Das süsse Gift des Nationalismus
An dieser Stelle kann nur angedeutet werden, was das süsse Gift Nationalismus, als vermeitlich sicherer Hafen so offensichtlich verführerisch macht. Es hat zweifelsohne zu tun mit Entwurzelung und Entfremdung des aktuellen, globalisierten Einzelnen, der weiter verunsichert wird durch schwerverständliche, manchmal auch manipulierte digitale Welten.
Das wirkliche Problem mit der Schottland-Abstimmung liegt nicht nicht nur auf den britischen Inseln sondern in seiner Wirkung als Präzedenzfall. Falls ein ‘Ja’ oder auch ein knappes Resultat, eine kontinentweite Welle von versuchter, oder auch gelungener nationaler Abspaltung auslöst, wird sich Europa in den nächsten Jahren und Jahrzehnzehnten vornehmlich mit sich selbst beschäftigen und nach innen wenden. Neue Staaten betonen ihre neue Souveränität, sie sind wenig bereit, diese in ihrem besten Intresse mit anderen zu teilen.
Autonomie und Zentralismus sind kompatibel
Dies im schlechtmöglichsten Zeitpunkt, in dem grosse Probleme (Sicherheit in Europa’s Nachbarschaft im Süden und Osten; globale Migration und ihre Folgen) nach grossen Lösungen rufen. Natürlich werden lokale Herausforderungen oft besser und schneller lokal angegangen. Autonomie und Dezentralisierung sind, eben gerade im grenzenlosen Europa, von entscheidender Wichtigkeit. Andererseits müssen die erwähnten grossen Probleme koordiniert und gemeinsam angegangen werden was die Notwendigkeit einer zentralen, demokratischen aber auch entscheidungs- und durchsetzungsberechtigten Instanz bedingt.

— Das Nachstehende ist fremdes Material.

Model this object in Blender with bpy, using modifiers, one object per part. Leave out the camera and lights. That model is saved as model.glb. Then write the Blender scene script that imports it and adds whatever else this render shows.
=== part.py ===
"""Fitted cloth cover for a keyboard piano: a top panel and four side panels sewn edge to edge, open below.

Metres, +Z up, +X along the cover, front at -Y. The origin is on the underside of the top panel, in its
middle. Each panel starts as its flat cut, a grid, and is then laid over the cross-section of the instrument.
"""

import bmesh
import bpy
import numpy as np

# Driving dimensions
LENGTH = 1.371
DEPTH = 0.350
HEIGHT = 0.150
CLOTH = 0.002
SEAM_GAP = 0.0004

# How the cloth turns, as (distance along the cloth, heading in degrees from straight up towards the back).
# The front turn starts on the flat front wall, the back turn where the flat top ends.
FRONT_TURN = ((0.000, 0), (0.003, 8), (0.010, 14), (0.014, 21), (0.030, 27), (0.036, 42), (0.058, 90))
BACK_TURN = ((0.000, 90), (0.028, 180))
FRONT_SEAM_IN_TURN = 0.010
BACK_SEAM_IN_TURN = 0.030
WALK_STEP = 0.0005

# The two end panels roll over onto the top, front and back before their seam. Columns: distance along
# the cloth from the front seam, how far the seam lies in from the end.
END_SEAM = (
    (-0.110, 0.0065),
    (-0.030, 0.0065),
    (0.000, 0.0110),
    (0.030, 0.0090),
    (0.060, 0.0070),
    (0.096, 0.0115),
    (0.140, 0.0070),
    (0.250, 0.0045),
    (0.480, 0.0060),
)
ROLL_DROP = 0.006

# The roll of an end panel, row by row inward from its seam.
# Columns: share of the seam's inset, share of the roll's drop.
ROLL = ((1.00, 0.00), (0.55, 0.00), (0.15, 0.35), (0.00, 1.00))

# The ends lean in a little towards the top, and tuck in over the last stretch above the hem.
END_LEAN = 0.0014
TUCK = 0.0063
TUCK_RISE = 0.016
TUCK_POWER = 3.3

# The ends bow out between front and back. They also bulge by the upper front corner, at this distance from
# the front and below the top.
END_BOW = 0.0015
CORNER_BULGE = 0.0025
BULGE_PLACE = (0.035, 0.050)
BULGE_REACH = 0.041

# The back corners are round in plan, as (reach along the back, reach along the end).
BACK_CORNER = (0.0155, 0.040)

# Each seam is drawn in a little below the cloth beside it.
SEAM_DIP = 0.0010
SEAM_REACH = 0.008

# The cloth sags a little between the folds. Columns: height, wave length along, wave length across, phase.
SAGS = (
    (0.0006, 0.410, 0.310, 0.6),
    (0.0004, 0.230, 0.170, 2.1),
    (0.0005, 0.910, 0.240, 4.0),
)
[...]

Autonomie und Zentralisierung schliessen sich nicht aus, sie komplementieren sich. Genauso wie dies im schweizerischen Bundesstaat seit knapp 170 Jahren mehr recht als schlecht praktiziert wird. Umso bedauerlicher ist es ja, dass wir, obwohl wir könnten, uns beharrlich weigern, dieses urschweizerische Prinzip auch im kontinentweiten Rahmen aktiv zu vertreten und voranzubringen. Als volles, und nicht nur nachvollziehndes Mitglied der EU nämlich.
Gefährdung der europäsischen Einigung?
Als direktdemokratischer Schweizer ist man zudem versucht, den Schotten in Erinnerung zu rufen, dass Abstimmungen kaum je eine Angelegenheit endgültig regeln. Denn einmal ändern sich die Zeiten und wir mit ihnen und zweitens gilt, dass sich ‘das Volk’ zwar nie irrt, aber doch mitunter seine Meinung ändert. Bevor mit dem Bauchgefühl Nationalismus ein Land (Grossbritannien) zerbrochen wird, und die 75-jährige Erfogsgeschichte der europäischen Einigung in Frage gestellt wird, um ein neues (die Republik Schottland) zu schaffen, sollte dem sprichwörtlichen ‘common sense’ - also dem Kopf - eine Chance gegeben werden. Auch die Schotten -- und die Katalanen etc. - werden dann erkennen, dass nationale Unabhängigkeit im klassischen Sinne heute in Europa weder möglich noch wünschbar sind.